Data becomes locked into proprietary systems. Integrations create technical debt. Switching costs rise with each added dependency. Over time, the organization adapts its behavior to fit the tool rather than the reverse.

This dependence reduces strategic freedom. When vendors change pricing, features, or direction, businesses must follow—or absorb significant disruption.

The cost here is control. Tool-chasing trades short-term convenience for long-term constraint. What seemed flexible at the beginning becomes rigid over time.

7. The Opportunity Cost of Ignoring Fundamentals

Perhaps the greatest cost of chasing new business tools is what it distracts from.

Time, attention, and capital spent evaluating, implementing, and managing tools are not spent improving fundamentals: leadership quality, process clarity, customer understanding, and decision discipline.

Many performance problems blamed on “outdated systems” are actually human or structural issues. New tools cannot fix unclear goals, weak accountability, or poor communication.
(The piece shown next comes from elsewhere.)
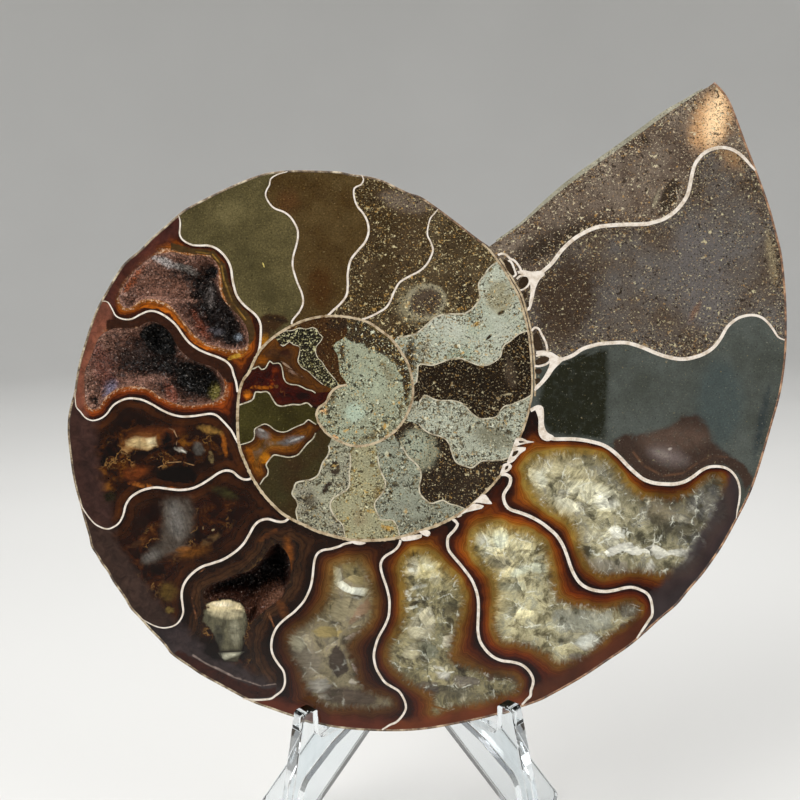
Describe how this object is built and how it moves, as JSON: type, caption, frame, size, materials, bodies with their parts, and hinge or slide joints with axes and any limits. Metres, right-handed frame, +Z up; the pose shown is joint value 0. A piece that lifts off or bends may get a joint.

When organizations chase tools instead of fundamentals, they solve the wrong problems. Progress feels busy—but real capability does not improve.

Conclusion: Tools Should Serve the Business, Not Chase It Forward

Business tools are not inherently bad. Many are genuinely powerful and transformative when used well. The problem arises when chasing tools becomes a substitute for clear thinking.

The real cost of chasing new business tools is not just money—it is lost focus, reduced productivity, weakened processes, strategic drift, and eroded human energy. These costs accumulate quietly until performance stalls and leaders wonder why “all this technology” hasn’t delivered results.

Sustainable performance comes from restraint as much as adoption. From choosing fewer tools with clearer purpose. From designing processes first, investing in people, and letting technology quietly support—not dominate—the way work gets done.

In the end, the most effective organizations are not those with the newest tools, but those with the discipline to ask a harder question before adopting anything new:

Does this truly make the business better—or just busier?